L’ombre du président Trump a été omniprésente lors des élections de mi-mandat de 2018, soulignant une nationalisation croissante de la politique américaine. Plusieurs observations des analystes de cette élection montrent qu’au-delà de l’influence de Trump, il faut également saisir le contexte local spécifique à chaque district pour comprendre pleinement l’impact du président sur les résultats. En dépit de l’importance des questions nationales associées à sa présidence, ces dernières variaient considérablement d’un district à l’autre, voire d’un État à l’autre.

Il aurait été logique de penser que l’Affordable Care Act (ACA) serait un sujet central de cette élection, surtout après l’engagement du gouvernement républicain de le supprimer. Toutefois, cela n’a pas été le cas, puisque le débat sur la réforme de la santé a été éclipsé par d’autres enjeux. L'ACA, et en particulier sa disposition sur la protection des personnes ayant des conditions préexistantes, s’est révélée être un levier politique efficace pour les démocrates, même pour des figures comme le sénateur Joe Manchin. La solidification du soutien populaire pour l’ACA témoigne de son installation dans le paysage législatif américain comme un statu quo légitime et bien accueilli.

De manière surprenante, l’enthousiasme pour la principale réalisation législative de Trump, la réduction des impôts, s’est révélé faible, même parmi les républicains. Le caractère moins visible des réductions fiscales, par rapport aux chèques de remboursement de 300 ou 600 dollars sous l’administration Bush, a rendu cette mesure moins tangible pour la majorité des Américains. En outre, les démocrates ont efficacement dépeint ces réductions comme des cadeaux aux riches, ce qui a miné la crédibilité de la politique fiscale de Trump.

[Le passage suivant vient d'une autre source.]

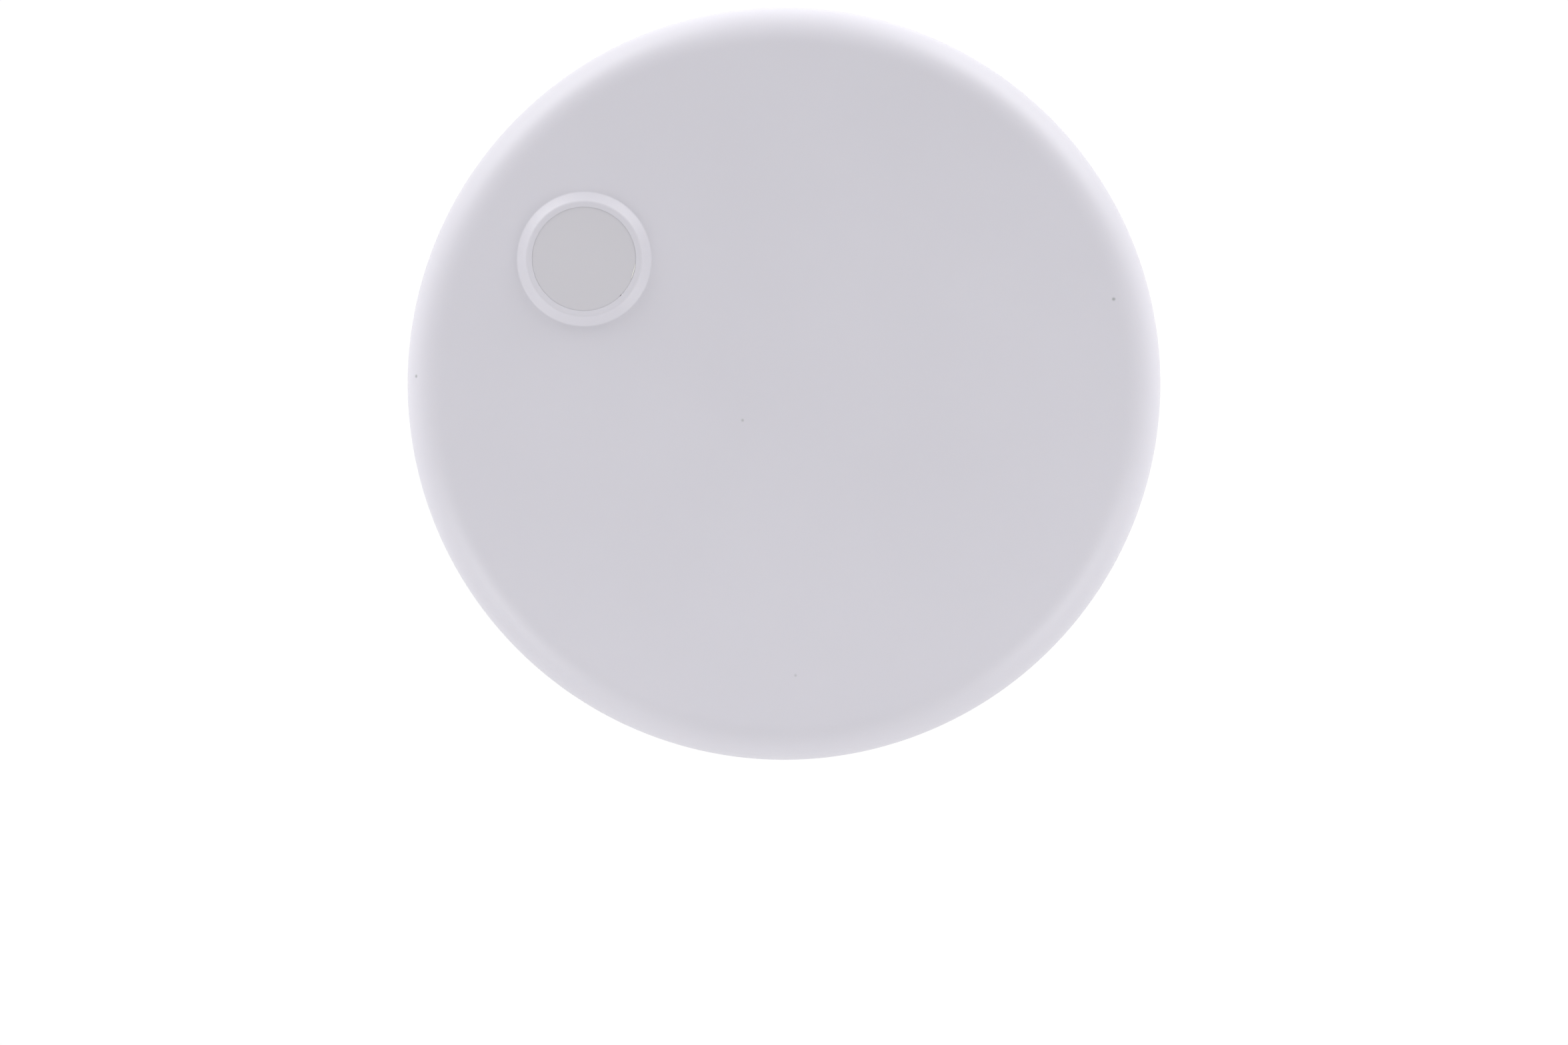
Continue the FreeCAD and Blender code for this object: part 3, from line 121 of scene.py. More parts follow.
def addGrain(material, shader, place, size, depth, roughness, spread, detail=2.0):
    # a fine relief, with the gloss a little uneven over it
    grain = addNode(material, "ShaderNodeTexNoise", {"Scale": perMetre(size), "Detail": detail},
                    {"Vector": place})
    wander = {"To Min": roughness - spread, "To Max": roughness + spread}
    sheen = addNode(material, "ShaderNodeMapRange", wander, {"Value": grain.outputs["Fac"]})
    joinNodes(material, sheen.outputs["Result"], shader, "Roughness")
    bump = addNode(material, "ShaderNodeBump", {"Strength": grainStrength, "Distance": depth * mm},
                   {"Height": grain.outputs["Fac"]})
    joinNodes(material, bump.outputs["Normal"], shader, "Normal")
    return grain


def mouldedPolymer(name, colours, roughness, tooth, depth, flow=16.0, flecks=None, extra=None):
    # an injection moulded part: its tint drifts where the melt ran, and the tool leaves a fine tooth
    material, shader = newMaterial(name, colours[0], roughness, extra=extra)
    place = addNode(material, "ShaderNodeTexCoord").outputs["Object"]
    melt = addNode(material, "ShaderNodeTexNoise", {"Scale": perMetre(flow), "Detail": 3.0},
                   {"Vector": place})
    ramp = addNode(material, "ShaderNodeValToRGB", links={"Fac": melt.outputs["Fac"]})
    setRamp(ramp, {0.3: colours[1], 0.7: colours[0]})
    base = ramp.outputs["Color"]
    if flecks:
        base = addFlecks(material, place, base, *flecks)
    joinNodes(material, base, shader, "Base Color")
    addGrain(material, shader, place, tooth, depth, roughness, plasticSheenSpread)
    return material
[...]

Un autre phénomène notable lors de cette élection a été l’adoption par certains candidats démocrates de la question du contrôle des armes à feu. Des courses serrées en Floride, au Texas et ailleurs ont vu des candidats démocrates soutenir ouvertement des lois plus strictes sur les armes. Des organisations telles que le Giffords PAC et Everytown for Gun Safety ont financé des campagnes de candidats pro-contrôle des armes, dont beaucoup ont remporté des sièges dans des districts traditionnellement républicains. Ce phénomène est particulièrement visible dans les banlieues, où les électeurs semblent se détourner des républicains depuis l’ère Trump.

Certaines questions qui ont dominé les campagnes de 2018 sont issues d’un large mouvement de mobilisation publique, porté par des candidats et des groupes d’intérêt. Mais la plupart des questions les plus divisives étaient liées aux agendas nationaux dictés par le président Trump. Par exemple, dans des États du Midwest que Trump avait remportés de justesse en 2016, le commerce et les questions liées au travail ont joué un rôle plus important qu’ailleurs. Certains démocrates comme Sherrod Brown, sénateur de l’Ohio, ont vu leur soutien grandir grâce à leur position sceptique sur le libre-échange, ainsi qu’à leur soutien fort au mouvement syndical. Cependant, même les démocrates n’ayant pas adopté cette stratégie ont bien performé dans cette région, illustrant une tendance au réalignement politique.

L’un des enjeux qui a capté une attention particulière vers la fin de la campagne a été la nomination controversée du juge Brett Kavanaugh à la Cour suprême. Le soutien à des juges conservateurs, et notamment anti-avortement, est devenu un axe de mobilisation pour de nombreux conservateurs et évangéliques. Ce phénomène a servi de catalyseur à la mobilisation de l’électorat chrétien conservateur, un facteur qui a été au centre de certaines campagnes républicaines.

Les élections de mi-mandat de 2018 ont mis en évidence des dynamiques complexes entre les enjeux nationaux et les spécificités locales. Alors que certains sujets, comme la réforme de la santé ou le contrôle des armes à feu, ont marqué des différences notables dans les campagnes, d’autres, comme les questions commerciales et les nominations judiciaires, ont révélé l’influence de facteurs nationaux sur la politique locale.